A highly energetic interview ensued, with a lively exchange of views, and then Bybee faced the higher hurdle: convincing his wife that she and their three children should abandon seaside San Diego for the high and dry desert of Santa Fe. “My background was English, philosophy, literature, and Asian studies, and I would be able to do all that at St. John’s College,” he remembered thinking. By way of demonstrating to his wife the significance of this possible move, he pointed to a single bookshelf: “Now, I teach this, but if I go to St. John’s, I’ll be teaching all these bookcases,” he recalled, bringing his arms out to suggest the expanse of his library.
“If it hadn’t been for [now former tutor] Jim Forkin and Steve Houser,” Bybee reflected, “I’d be ‘teaching’ rhetoric somewhere else to this day—no freshman lab, no Chinese, no junior lab, no Einstein. The thought is just horrifying! I owe them a lot.”
At St. John’s, Bybee has the pleasure of constant, intense intellectual stimulation, whether in the laboratories while students are making connections—“revelatory,” he said—or in getting to read Chaucer or in his community seminars, exploring topics of special interest on Shakespeare’s problem plays, women’s literature, Anglo-American philosophy, and the like. He recently led a preceptorial on Charles S. Peirce, on whose work he wrote his dissertation, and at present he attends a faculty study group on American pragmatism conducted by Steve van Luchene.
With Chinese, he is seeing the near completion of a 10-year effort to put together a manual, based on the mechanisms of language acquisition, which can be used by St. John’s students who are tackling original texts for the first time. For Bybee this has been an iterative process as he has learned the language himself through persistence and with assistance of co-collaborators, including Kay Duffy (SF04, GIEC05), who has been “rewarded” (his words) by getting a full ride as a doctoral candidate at Princeton, where is she studying literary Chinese culture.
Austin Volz (SF09), now a graduate student at Harvard, Alistair Hake (GIEC08), and Joyce Spray (GILA76, GIEC08) also made monumental contributions to the Chinese materials, according to Bybee. “These materials wouldn’t be where they are today if Jennifer Sprague in the Meem Library had not asked me to use them to teach her librarians literary Chinese pursuant to acquiring so many books in Chinese for the Eastern Classics program.” It also turns out that tutor Eric Poppele is auditing Bybee’s literary Chinese class and took it upon himself to compile a computer dictionary of all the characters in the manual. And Graduate Institute admissions director Susan Olmstead is proofreading the materials by using them in her own weekly Chinese study group.
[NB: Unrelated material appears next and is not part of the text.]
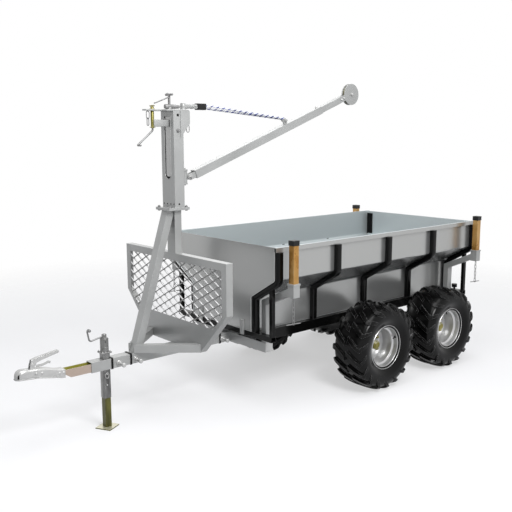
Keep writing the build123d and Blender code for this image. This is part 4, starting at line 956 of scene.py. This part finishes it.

Putting together manuals turns out to something of a passion. Bybee has bound his months-long, on-line discussion about Einstein, and he also has to his credit the “Bybee Calculus Manual,” which helps both him and his students work through the problems they seek to understand in this part of the curriculum. He also recently completed an atomic theory enchiridion, or handbook, for new faculty and lab assistants. Questioned recently by a student--“Do you write a manual for EVERY course you teach?”—Bybee admitted that it does seem like it. He added that he is inspired by two tutors, also manual fiends – current tutor Grant Franks and the legendary Ralph Swentzell, who retired in 2003 after thirty-seven years on the faculty and passed away in 2005.
But, above all, the interaction with inquiring minds is what keeps Bybee smiling and just a bit provocative. His most recent endeavor is a weekend seminar in April on “War and Strategy,” co-led with former graduate student and retired Army Colonel Tim Whalen. “War is too important to be left to the generals or to the politicians, particularly when it consumes so many lives and so much national treasure and yet so rarely achieves its aims,” he explained. “When Tim suggested looking at strategy by reading Sunzi and Clausewitz together, I realized I had the opportunity to read the great minds on military strategy ‘from the inside’ and learn intensively about something so crucial to human life and current affairs.”
Whether with students who are reading critically or older community members who bring different perspectives to a seminar, Bybee finds fulfillment. And back at home, in his kitchen (“the world’s first laboratory), he and his wife flip through Science Experiments You Can Eat. Hollandaise and Boeuf bourguignon, among many other recipes, have excited their curiosity. Although when it’s time to make dinner, Bybee claimed that his wife just doesn’t trust his culinary choices. “She does the marinade and I do the grilling for Korean BBQ. She gets the credit; I get the smoke,” Bybee quipped.
“My whole life was about being a St. John’s tutor, I just didn’t know it,” he concluded.